Sure it’s not NFL 1pm/3pm game numbers, that would be a lot to expect, but it is similar to ABC’s feature college game of the week according to THESE numbers. Numbers like the ones from the Euro final Sunday can only help gain more exposure of soccer in America on TV and mean more money for the league and SUM since we all know the kind of money that is thrown at college football. If soccer got half that money it would explode in quality in this country. With all that good news and obvious interest that can only mean news editors around the country would be looking to exploit the sectors of their markets that are hungry for the most popular recreational and youth participation game in the country right?
Nick Green, Andrea Canales and Luis Bueno have been covering the withering newspaper coverage of soccer in Los Angeles for a while. This is positively crazy considering the popularity of the game in this city. Granted, much of the interest comes from the Spanish speaking audience of this city, but there is still a sizeable English language fanbase who are apparently being ignored if these cuts come to pass.
However, I wonder if it isn’t more indicative of the newspaper publishing business in general. First the struggling economy has to be considered as these papers are largely publicly held and need to keep revenue on an uptick and profits in the black. This is usually done with job cuts. Who better to cut than the people covering the least popular events?
Add to this the fact that sports in papers are silly. Newspaper in general have the ‘you are getting the news 24 hours later’ onus hung on them but it is especially true of sports where you are reading stories about games that are 1 or even 2 days old. With the speed of the internet, many of these stories are coming out in real time.
Add to this formula the sheer bulk of soccer related blogs and forums on the internet that probably exceeds any other sport in terms of sheer volume of potential news sources and you begin to see how newspapers would cut those jobs. Do yourself a favor and type in ‘football blog’ or ‘soccer blog’ in google or even at WordPress.com you will see hundreds upon hundreds of them.
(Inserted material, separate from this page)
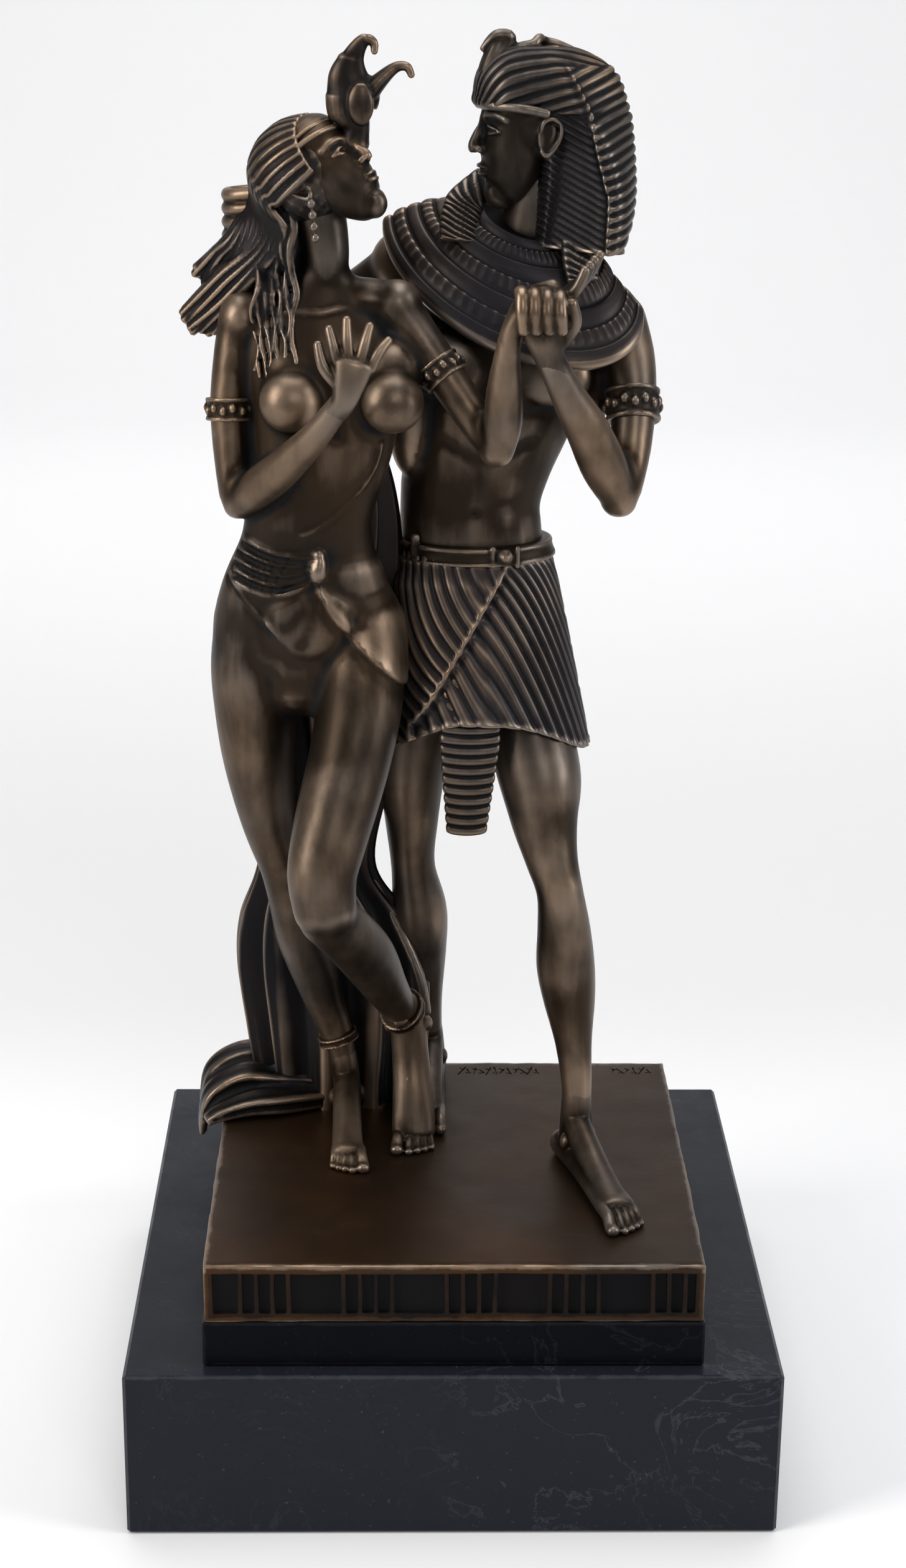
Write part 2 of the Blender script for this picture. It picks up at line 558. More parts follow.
def soften(obj, rounds, shrink=0.5, swell=-0.513):
    """Evens out the joins between forms without thinning the limbs."""
    edges = edges_of(obj)
    pts = points_of(obj)
    n = len(pts)
    a = edges[:, 0]
    b = edges[:, 1]
    links = np.maximum(np.bincount(a, minlength=n) + np.bincount(b, minlength=n), 1)[:, None]
    for k in range(2 * rounds):
        total = np.stack([np.bincount(a, pts[b, c], n) + np.bincount(b, pts[a, c], n) for c in range(3)], axis=1)
        pts = pts + (swell if k % 2 else shrink) * (total / links - pts)
    set_points(obj, pts)


def shape_of(obj):
    """The verts and faces of a mesh, as a form to melt again with others."""
    faces = [tuple(poly.vertices) for poly in obj.data.polygons]
    pts = points_of(obj)
    bpy.data.objects.remove(obj, do_unlink=True)
    return pts, faces


def raise_cloth(obj, weight, height):
    """Lifts the skin where a layer of cloth lies on it."""
    pts = points_of(obj)
    set_points(obj, pts + normals_of(obj) * (weight(pts) * height)[:, None])


def carve(obj, strokes):
    """Tool strokes along paths: (path, width, depth), where a depth below nought cuts in."""
    pts = points_of(obj)
    for path, width, depth in strokes:
        path = smooth_rows(np.asarray(path, float).reshape(-1, 3), 4)
        low = path.min(axis=0) - 3 * width
        high = path.max(axis=0) + 3 * width
        near = np.where(np.all((pts > low) & (pts < high), axis=1))[0]
        if len(near) == 0:
            continue
        set_points(obj, pts)
        nor = normals_of(obj)[near]
        d = path_distance(pts[near], path)
        pts[near] += nor * (depth * np.exp(-(d / width)**2))[:, None]
    set_points(obj, pts)


def edges_of(obj):
    edges = np.empty(len(obj.data.edges) * 2, np.int32)
    obj.data.edges.foreach_get("vertices", edges)
    return edges.reshape(-1, 2)


def spread(values, edges, count, times):
    """A value evened out over neighbouring points."""
    a = edges[:, 0]
    b = edges[:, 1]
    links = np.bincount(a, minlength=count) + np.bincount(b, minlength=count)
    for _ in range(times):
        total = np.bincount(a, values[b], count) + np.bincount(b, values[a], count)
        values = 0.5 * values + 0.5 * total / np.maximum(links, 1)
    return values


def mark_crests(obj, reach=6, gain=1.0, level=0.5):
    """Stores how far each point stands proud of its neighbourhood: level is flat, 1 a crest, 0 a hollow."""
    pts = points_of(obj)
    nor = normals_of(obj)
    edges = edges_of(obj)
    n = len(pts)
    even = np.stack([spread(pts[:, k], edges, n, reach) for k in range(3)], axis=1)
    proud = np.einsum("ij,ij->i", pts - even, nor)
    proud = spread(proud, edges, n, max(2, reach // 2))
    scale = max(np.percentile(np.abs(proud), 90), 1e-9)
    value = np.clip(level + 0.5 * gain * proud / scale, 0, 1)
    attribute = obj.data.attributes.new("crest", "FLOAT", "POINT")
    attribute.data.foreach_set("value", value.astype(np.float32))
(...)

Ultimately, newspaper brands won’t fold and go the way of the dinosaur. They will simply reinvent themselves. The online presence will be the place for news and updates since that is where most people go for such things as it is. (do you know anyone that doesn’t check BBC, CNN, Foxnews, NBC for news online?) They will keep the print edition in a slimmed down form with collectible pull outs and opinion pieces that aren’t dated material like sports scores are and also to cater to restaurant guides and coupons and the like. It is bound to happen and many publishers including Felix Dennis of Maxim fame told Alexis Glick as much on a recent episode of Money for Breakfast on Fox Business Channel.
So while it may seem counter intuitive to dump the coverage of a sport that is clearly on the rise in the papers, it seems more of an inevitability than a move made out of spite. It is simply incumbent upon people to re-invent themselves and make their niche in the online world. Ives Galarcep made the transition from the tiny newspaper he was writing for to the online realm and seems to be doing well according to his own proclamations. If he can do it, pretty much anyone currently employed by a newspaper can do it. It’s no secret that I find much of his reporting to be left wanting as he clearly never researches rules before commenting on them and his analyses are clearly coming from the mind of someone who has never actually played the game on a competitive level. (which he hasn’t by his own admission) More than a few of the ‘scoops’ he does get often come from Latin American/Spanish sources first.
I’m not trying to make it sound like I’m blasting the guy, really I’m not, but I think he is about average as far as reporters of soccer go; nothing great nothing terrible. If he can find success, there must be others who could make a similar successful transition to the online realm.
Internet ad revenue is starting to boom. I can attest to that. I have a modest website (see link in upper left of sidebar) that is 100% supported by AdBrite ads and it more than pays for the upkeep and leaves a little bit (not enough to live on) left over for some beers. If a tiny website with modest at best pageviews can be self sustaining someone with an audience and a voice on a subject (soccer) they love can certainly cut through the bits and bytes of the internet and succeed.
In short, it’s not time to lament the loss of newspaper column space for soccer, it’s a dying medium in that regard anyway, it’s time to look forward and take the step toward innovation or reinvention…or go take a job as a bag boy instead.
Be bold, or grow old wondering “what if?” for the remainder of your life. A lesson for soccer and a lesson for all of life. That used to be the American way. Let’s keep that going, shall we?
Happy 4th of July to my fellow Americans.